CURITIBA, PR (FOLHAPRESS) - Alçado à condição de celebridade mundial após sobreviver a um desastre de avião e a 36 dias na selva, o piloto Antônio Araújo de Sena foi denunciado pelo MPF (Ministério Público Federal) por transportar carga perigosa em uma aeronave sem condições de voo a um garimpo ilegal localizado dentro de uma unidade de conservação, no norte do Pará.

Em depoimento à PF (Polícia Federal) anexado à denúncia, revelada pelo site Infoamazonia e confirmada pela Folha de S.Paulo, Sena admitiu que foi contratado por um dono de garimpo para transportar cerca de 600 litros de óleo diesel de Alenquer (PA) ao garimpo Califórnia, vizinho ao mais conhecido garimpo 13 de Maio, localizados dentro da Rebio (Reserva Biológica) Maicuru. Trata-se de uma categoria de unidade de conservação integral que não permite presença humana.

Com base em perícia da PF, o MPF afirma que o voo estava em desacordo com as normas da Anac (Agência Nacional de Aviação Civil) por ter como destino pista não homologada, por ter decolado com 135 kg de sobrecarga e ainda por apresentar sistema elétrico inoperante.

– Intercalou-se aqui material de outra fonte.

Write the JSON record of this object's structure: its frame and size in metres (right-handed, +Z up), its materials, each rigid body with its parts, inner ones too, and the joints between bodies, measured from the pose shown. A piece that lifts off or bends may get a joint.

Se condenado, o piloto pode pegar de 4 a 12 anos de prisão.

Além de Sena, foram indiciados João Batista Ribeiro, o Tuchaua, que contratou o piloto, e Edivaldo Paiva Carvalho, dono da aeronave. Em paralelo, a PF está investigando também os donos do garimpo e se o avião, modelo Cessna 210, já havia sido utilizado para o narcotráfico.

No depoimento, Sena diz que nunca havia voado a garimpos antes, mas admite que trabalhou por cerca de cinco anos para a empresa Piquiatuba Táxi Aéreo.

O proprietário, Armando Amâncio da Silva, morto em 2020, era um dos maiores donos de garimpo da Amazônia. As suas operações também eram dentro da Rebio Maicuru. Em outubro de 2020, a PF apreendeu 44 kg de ouro no cofre da sua casa.

O acidente com Sena ocorreu no dia 28 de janeiro de 2021. Nas semanas seguintes, o piloto relata ter sobrevivido sozinho na floresta amazônica até encontrar uma família de castanheiros. A história rendeu centenas de entrevistas, aparições em programas de TV, como Encontro com Fátima Bernardes, da TV Globo.

No final do ano, o piloto publicou um livro que, segundo a sua assessoria de imprensa, será transformado em filme e terá uma versão traduzida para o francês.

Procurado pela reportagem, Sena não respondeu a perguntas específicas, incluindo a sua relação com o dono de garimpo Armando Amâncio. Em nota à imprensa, ele afirma que desconhece "a possível denúncia e, por consequência, as acusações que por ela recaiam sobre mim".

"Estou surpreendido com a possibilidade de vir a responder por eventual ação penal, pois não vislumbro, na minha conduta nesse episódio, qualquer cometimento de crime. Não vejo como antecipar defesa sobre acusação que desconheço. Seria uma imprudência, talvez, de minha parte, falar de probabilidades diante de exploração midiática", afirmou.

"Quero vida cada vez mais. E vida digna. Se pela efêmera, para mim, atividade garimpeira quase levou minha vida, a minha salvação veio justamente através dos extrativistas que encontrei na minha jornada de volta da escuridão, os quais provaram que é possível tirar recursos da floresta sem prejudicá-la", disse.

A reportagem não localizou as defesas dos denunciados Ribeiro e Carvalho.